* **The problem**: Copy the data below exactly.

* **Information shown**:
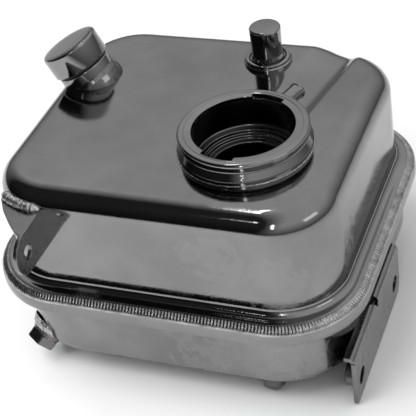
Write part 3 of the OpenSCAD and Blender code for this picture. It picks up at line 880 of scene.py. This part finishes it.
def side_bracket_skin():
    """Upright plate with two holes, its rolled top with the dart cut in it, and the welded leg."""
    edge = PLATE_EDGE
    bend_inside = 1.0
    bend_outside = bend_inside + PLATE
    top = BRACKET_TOP - bend_outside
    dart_front, dart_tip, dart_back = -7.9, -5.3, -4.99
    dart_depth = 2.5
    bend_steps = 12
    span_steps = 8
    outline = rounded_line(
        [
            (BRACKET_FRONT, top), (BRACKET_FRONT, BRACKET_BOTTOM), (BRACKET_BACK, BRACKET_BOTTOM),
            (BRACKET_BACK, top),
            (dart_back, top), (dart_tip, top - dart_depth), (dart_front, top),
        ],
        [0, 1.2, 6.0, 0, 0, 0.2, 0],
        steps=8,
        closed=True,
    )
    holes = [(y, -BOLT_DROP, BOLT_HOLE) for y in BOLT_PLACES]
    plate_part = plate_outline(
        "side_plate",
        inset_loop(outline, edge),
        holes,
        PLATE,
        edge,
        lambda y, z, x: (SIDE_FACE - PLATE / 2 + x, y, z),
    )
    parts = [plate_part]
    # front and back ends of each half of the bend: at the plate, then at the leg
    front_end = BRACKET_FRONT + edge * 0.3
    back_end = BRACKET_BACK - edge * 0.3
    spans = [(front_end, front_end, dart_front, -11.2), (dart_back, -4.6, back_end, back_end)]
    bend_x = SIDE_FACE - bend_outside
    sink = 0.4
    leg_end = PAN_RIGHT - 0.5
    outer = [(SIDE_FACE, top - sink, 0.0)]
    inner = [(SIDE_FACE - PLATE, top - sink, 0.0)]
    for k in range(bend_steps + 1):
        t = k / bend_steps
        a = math.radians(90 * t)
        outer.append((bend_x + bend_outside * math.cos(a), top + bend_outside * math.sin(a), t))
        inner.append((bend_x + bend_inside * math.cos(a), top + bend_inside * math.sin(a), t))
    outer.append((leg_end, BRACKET_TOP, 1.0))
    inner.append((leg_end, BRACKET_TOP - PLATE, 1.0))
    loop = outer + inner[::-1]
    ring = len(loop)
    columns = span_steps + 1
    last = (ring - 1) * columns
    for near_low, near_high, far_low, far_high in spans:
        points = []
        for x, z, t in loop:
            start = near_low + (near_high - near_low) * t
            end = far_low + (far_high - far_low) * t
            points += [(x, start + (end - start) * k / span_steps, z) for k in range(columns)]
        faces = grid_faces(ring, columns, closed=False)
        faces += [(last + k, last + k + 1, k + 1, k) for k in range(span_steps)]
        faces.append(tuple(i * columns for i in range(ring)))
        faces.append(tuple(i * columns + span_steps for i in reversed(range(ring))))
        parts.append((points, faces))
    points, faces = join_parts(parts)
    return make_mesh("side_bracket_skin", points, faces, 40)


def front_bracket_skin():
    """Flat gusset on the front left corner, folded down into the ear with its hole."""
    edge = PLATE_EDGE
    top = -EAR_DROP + EAR_RADIUS
    ear_back = -46.0
    ear = [(ear_back, top - 0.6), (ear_back, -EAR_DROP - EAR_RADIUS)]
    ear += arc((EAR_FRONT, -EAR_DROP), EAR_RADIUS, 270, 90, 24)
    ear_part = plate_outline(
        "ear_plate",
        inset_loop(ear, edge),
        [(EAR_FRONT, -EAR_DROP, EAR_HOLE)],
        PLATE,
        edge,
        lambda y, z, x: (-EAR_LEFT - PLATE / 2 + x, y, z),
    )
    gusset = [
        (-EAR_LEFT, -44.0), (-EAR_LEFT, -68.4), (-80.0, -66.2), (-86.0, -60.3),
        (-92.5, -52.8), (-97.0, -45.9), (-98.2, -42.5), (-94.0, -38.0),
    ]
    gusset = rounded_line(gusset, [0, 1.5, 3, 8, 8, 4, 1.5, 0], 6, closed=True)
    gusset_part = plate_outline(
        "gusset_plate",
        inset_loop(gusset, edge),
        [],
        PLATE,
        edge,
        lambda x, y, z: (x, y, top - PLATE / 2 + z),
    )
    points, faces = join_parts([ear_part, gusset_part])
    return make_mesh("front_bracket_skin", points, faces, 40)


def front_weld_skin():
    """The lumpy weld that joins the gusset to the tank's corner."""
    corner_x = TANK_CENTRE[0] - FLANGE_LENGTH / 2 + FLANGE_CORNER
    corner_y = TANK_CENTRE[1] - FLANGE_DEPTH / 2 + FLANGE_CORNER
    first_turn, arc = 226, 47
    bead_radius = 2.2
    height = -6.9
    columns = 150
    around = 16
    points = []
    for j in range(columns):
        t = j / (columns - 1)
        along = t * 34
        turn = math.radians(first_turn + arc * t)
        taper = min(1.0, 6 * t, 6 * (1 - t)) ** 0.5
        for k in range(around):
            a = 2 * math.pi * k / around
            ripple = 0.16 * abs(math.sin(along))
            ripple += 0.35 * noise.noise(Vector((along, math.cos(a), math.sin(a))))
            bead = (bead_radius + ripple) * max(taper, 0.15)
            out = WALL_TOP_RADIUS + 0.3 + bead * 1.1 * math.cos(a)
            points.append(
                (
                    corner_x + out * math.cos(turn),
                    corner_y + out * math.sin(turn),
                    height + bead * math.sin(a),
                )
            )
    return make_mesh("front_bracket_weld_skin", points, grid_faces(columns, around), 60)


# ---------------------------------------------------------------- materials
def new_material(name):
    """A material with its nodes, its links and its main shader."""
    material = bpy.data.materials.new(name)
    material.use_nodes = True
    nodes = material.node_tree.nodes
    return material, nodes, material.node_tree.links, nodes["Principled BSDF"]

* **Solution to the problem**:
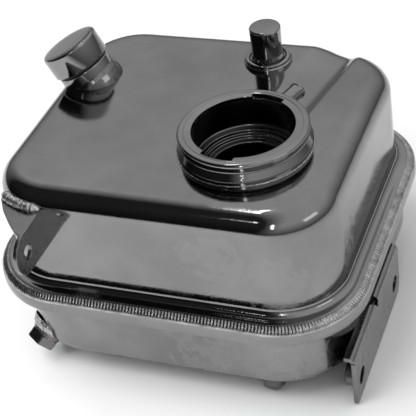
Write part 3 of the OpenSCAD and Blender code for this picture. It picks up at line 880 of scene.py. This part finishes it.
def side_bracket_skin():
    """Upright plate with two holes, its rolled top with the dart cut in it, and the welded leg."""
    edge = PLATE_EDGE
    bend_inside = 1.0
    bend_outside = bend_inside + PLATE
    top = BRACKET_TOP - bend_outside
    dart_front, dart_tip, dart_back = -7.9, -5.3, -4.99
    dart_depth = 2.5
    bend_steps = 12
    span_steps = 8
    outline = rounded_line(
        [
            (BRACKET_FRONT, top), (BRACKET_FRONT, BRACKET_BOTTOM), (BRACKET_BACK, BRACKET_BOTTOM),
            (BRACKET_BACK, top),
            (dart_back, top), (dart_tip, top - dart_depth), (dart_front, top),
        ],
        [0, 1.2, 6.0, 0, 0, 0.2, 0],
        steps=8,
        closed=True,
    )
    holes = [(y, -BOLT_DROP, BOLT_HOLE) for y in BOLT_PLACES]
    plate_part = plate_outline(
        "side_plate",
        inset_loop(outline, edge),
        holes,
        PLATE,
        edge,
        lambda y, z, x: (SIDE_FACE - PLATE / 2 + x, y, z),
    )
    parts = [plate_part]
    # front and back ends of each half of the bend: at the plate, then at the leg
    front_end = BRACKET_FRONT + edge * 0.3
    back_end = BRACKET_BACK - edge * 0.3
    spans = [(front_end, front_end, dart_front, -11.2), (dart_back, -4.6, back_end, back_end)]
    bend_x = SIDE_FACE - bend_outside
    sink = 0.4
    leg_end = PAN_RIGHT - 0.5
    outer = [(SIDE_FACE, top - sink, 0.0)]
    inner = [(SIDE_FACE - PLATE, top - sink, 0.0)]
    for k in range(bend_steps + 1):
        t = k / bend_steps
        a = math.radians(90 * t)
        outer.append((bend_x + bend_outside * math.cos(a), top + bend_outside * math.sin(a), t))
        inner.append((bend_x + bend_inside * math.cos(a), top + bend_inside * math.sin(a), t))
    outer.append((leg_end, BRACKET_TOP, 1.0))
    inner.append((leg_end, BRACKET_TOP - PLATE, 1.0))
    loop = outer + inner[::-1]
    ring = len(loop)
    columns = span_steps + 1
    last = (ring - 1) * columns
    for near_low, near_high, far_low, far_high in spans:
        points = []
        for x, z, t in loop:
            start = near_low + (near_high - near_low) * t
            end = far_low + (far_high - far_low) * t
            points += [(x, start + (end - start) * k / span_steps, z) for k in range(columns)]
        faces = grid_faces(ring, columns, closed=False)
        faces += [(last + k, last + k + 1, k + 1, k) for k in range(span_steps)]
        faces.append(tuple(i * columns for i in range(ring)))
        faces.append(tuple(i * columns + span_steps for i in reversed(range(ring))))
        parts.append((points, faces))
    points, faces = join_parts(parts)
    return make_mesh("side_bracket_skin", points, faces, 40)


def front_bracket_skin():
    """Flat gusset on the front left corner, folded down into the ear with its hole."""
    edge = PLATE_EDGE
    top = -EAR_DROP + EAR_RADIUS
    ear_back = -46.0
    ear = [(ear_back, top - 0.6), (ear_back, -EAR_DROP - EAR_RADIUS)]
    ear += arc((EAR_FRONT, -EAR_DROP), EAR_RADIUS, 270, 90, 24)
    ear_part = plate_outline(
        "ear_plate",
        inset_loop(ear, edge),
        [(EAR_FRONT, -EAR_DROP, EAR_HOLE)],
        PLATE,
        edge,
        lambda y, z, x: (-EAR_LEFT - PLATE / 2 + x, y, z),
    )
    gusset = [
        (-EAR_LEFT, -44.0), (-EAR_LEFT, -68.4), (-80.0, -66.2), (-86.0, -60.3),
        (-92.5, -52.8), (-97.0, -45.9), (-98.2, -42.5), (-94.0, -38.0),
    ]
    gusset = rounded_line(gusset, [0, 1.5, 3, 8, 8, 4, 1.5, 0], 6, closed=True)
    gusset_part = plate_outline(
        "gusset_plate",
        inset_loop(gusset, edge),
        [],
        PLATE,
        edge,
        lambda x, y, z: (x, y, top - PLATE / 2 + z),
    )
    points, faces = join_parts([ear_part, gusset_part])
    return make_mesh("front_bracket_skin", points, faces, 40)


def front_weld_skin():
    """The lumpy weld that joins the gusset to the tank's corner."""
    corner_x = TANK_CENTRE[0] - FLANGE_LENGTH / 2 + FLANGE_CORNER
    corner_y = TANK_CENTRE[1] - FLANGE_DEPTH / 2 + FLANGE_CORNER
    first_turn, arc = 226, 47
    bead_radius = 2.2
    height = -6.9
    columns = 150
    around = 16
    points = []
    for j in range(columns):
        t = j / (columns - 1)
        along = t * 34
        turn = math.radians(first_turn + arc * t)
        taper = min(1.0, 6 * t, 6 * (1 - t)) ** 0.5
        for k in range(around):
            a = 2 * math.pi * k / around
            ripple = 0.16 * abs(math.sin(along))
            ripple += 0.35 * noise.noise(Vector((along, math.cos(a), math.sin(a))))
            bead = (bead_radius + ripple) * max(taper, 0.15)
            out = WALL_TOP_RADIUS + 0.3 + bead * 1.1 * math.cos(a)
            points.append(
                (
                    corner_x + out * math.cos(turn),
                    corner_y + out * math.sin(turn),
                    height + bead * math.sin(a),
                )
            )
    return make_mesh("front_bracket_weld_skin", points, grid_faces(columns, around), 60)


# ---------------------------------------------------------------- materials
def new_material(name):
    """A material with its nodes, its links and its main shader."""
    material = bpy.data.materials.new(name)
    material.use_nodes = True
    nodes = material.node_tree.nodes
    return material, nodes, material.node_tree.links, nodes["Principled BSDF"]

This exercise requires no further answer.